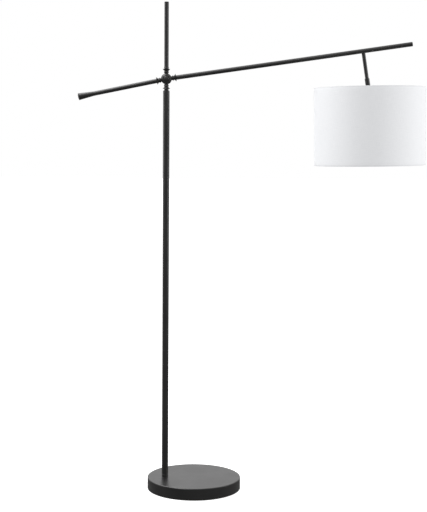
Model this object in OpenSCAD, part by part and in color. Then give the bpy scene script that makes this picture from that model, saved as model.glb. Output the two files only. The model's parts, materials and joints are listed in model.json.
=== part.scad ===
// Balance-arm floor lamp: weighted round base, screwed post, four-way swivel,
// long boom with a hanging stem, and a white drum shade that tilts on a knuckle.
// X runs towards the shade, Y to the back, Z up; the origin is under the base's centre.

/* [Base] */
// Diameter of the round base
base_d = 320; // [280:1:360]
// Height of the base, felt included
base_h = 41; // [34:1:60]
// Sheet thickness of the base's cover
base_wall = 1.5; // [1:0.1:2.5]
// Rounding of the cover's top edge
base_round = 2.5; // [1:0.5:6]
// Post's place along X, measured from the base's centre
post_x = -100; // [-115:1:-60]

/* [Post and mast] */
// Diameter of the post's tubes
post_d = 22; // [20:0.5:30]
// Length of each of the post's three sections
section_l = 440; // [300:1:500]
// Height of the thin mast above the swivel's axis
mast_l = 255; // [120:1:400]

/* [Boom] */
// Diameter of the boom, the tail and the mast
tube_d = 15; // [13:0.5:16]
// Rise of the boom above level, in degrees
boom_rise = 8.45; // [0:0.05:15]
// Fall of the tail below level, in degrees
tail_drop = 11.8; // [0:0.1:20]
// Length of the boom from the swivel's axis
boom_l = 833; // [760:1:900]
// Length of the tail from the swivel's axis
tail_l = 302; // [200:1:400]
// Length of the flared tail weight
flare_l = 53; // [30:1:80]
// Diameter of the tail weight's end
flare_d = 24; // [18:0.5:30]

/* [Stem] */
// Distance of the stem from the swivel's axis, along the boom
stem_at = 666; // [600:1:740]
// Diameter of the stem
stem_d = 12.4; // [10:0.1:13]
// Distance from the boom's axis to the knuckle's axis
stem_drop = 158; // [150:1:200]
// Slant of the stem away from square to the boom, in degrees
stem_slant = 0.6; // [0:0.1:2]
// Diameter of the collar above the knuckle
collar_d = 16; // [16:0.5:18]

/* [Shade] */
// Outer diameter of the drum shade
shade_d = 374; // [300:1:380]
// Height of the drum shade
shade_h = 260; // [230:1:300]
// Height of the shade's top rim above the knuckle's axis
shade_above = 35; // [25:1:40]
// Lean of the shade, its foot away from the post, in degrees
shade_lean = 1; // [0:0.1:3]
// Wire diameter of the shade's frame
ring_wire = 4; // [3:0.5:5]

/* [Hidden] */
$fn = 96;

// Colours
satin_black = "#2b2b2b";
bare_steel = "#9a9a9a";
zinc = "#b9bcc0";
felt_black = "#1c1c1c";
rubber_black = "#202020";
cement = "#8f8c86";
linen_white = "#f4f4f2";
film_white = "#fafafa";
lead_grey = "#3a3a3a";
brass_tone = "#c39a4a";
phenolic = "#191919";
porcelain = "#f2efe8";

// Fits
touch = 0.05;        // radial room of a screwed or pushed fit inside one body
run = 0.05;          // radial room of a shaft that turns
gap = 0.3;           // room between faces that move past each other
over = 1;            // how far a cutting solid runs past a face

// Base
felt_h = 3;
plate_t = 2;
lip_z = 1.5;
base_r = base_d / 2;
plate_top = felt_h + plate_t;
roof_z = base_h - base_wall;
nut_room_h = 20;
nut_room_r = 16;
nut_h = 8;
washer_t = 2;
nut_z = plate_top + nut_room_h - washer_t - nut_h;
channel_w = 10;
channel_h = 14;
cord_z = 13;
cord_bore = 7.2;
grommet_r = 6.5;
nipple_r = 5;
nipple_bore = 3;

// Post and mast
ring_h = 8;
post_r = post_d / 2;
post_wall = 1.2;
post_top = base_h + 3 * section_l;
foot_z = base_h + ring_h;
seams = [base_h + section_l, base_h + 2 * section_l];
coupler_l = 40;
plug_l = 20;
edge = 0.5;

// Swivel: distances run outwards from its axis
joint_rise = 40;
joint_z = post_top + joint_rise;
disc_r = 18;
disc_t = 12;
washer_half = 0.4;
front_face = washer_half + gap;
sweep_r = disc_r + 0.4;
cavity_in = 7.5;
cavity_out = 14;
cavity_t = 7;
lead_turn = [24, 0];
lead_tip = [12, 4.9];
seat_y = disc_t - 0.8;
collar_end = 24.6;
neck_r = 6.6;
neck_collar_r = 8.5;
stud_r = 4;
stud_end = 44;
cup_lip = 33;
cup_r = 12.4;
tube_start = 29;
cap_round = 1.2;
bolt_r = 4;
head_r = 7.5;
head_t = 3.5;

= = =

Your output must be the lines of the material above, from the first through the line that contains "the base's centre.", copied exactly. Include both endpoints and nothing else.

SOLUTION TO THIS PROBLEM
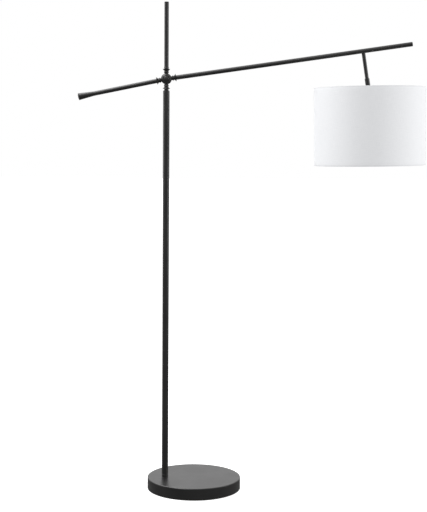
Model this object in OpenSCAD, part by part and in color. Then give the bpy scene script that makes this picture from that model, saved as model.glb. Output the two files only. The model's parts, materials and joints are listed in model.json.
=== part.scad ===
// Balance-arm floor lamp: weighted round base, screwed post, four-way swivel,
// long boom with a hanging stem, and a white drum shade that tilts on a knuckle.
// X runs towards the shade, Y to the back, Z up; the origin is under the base's centre.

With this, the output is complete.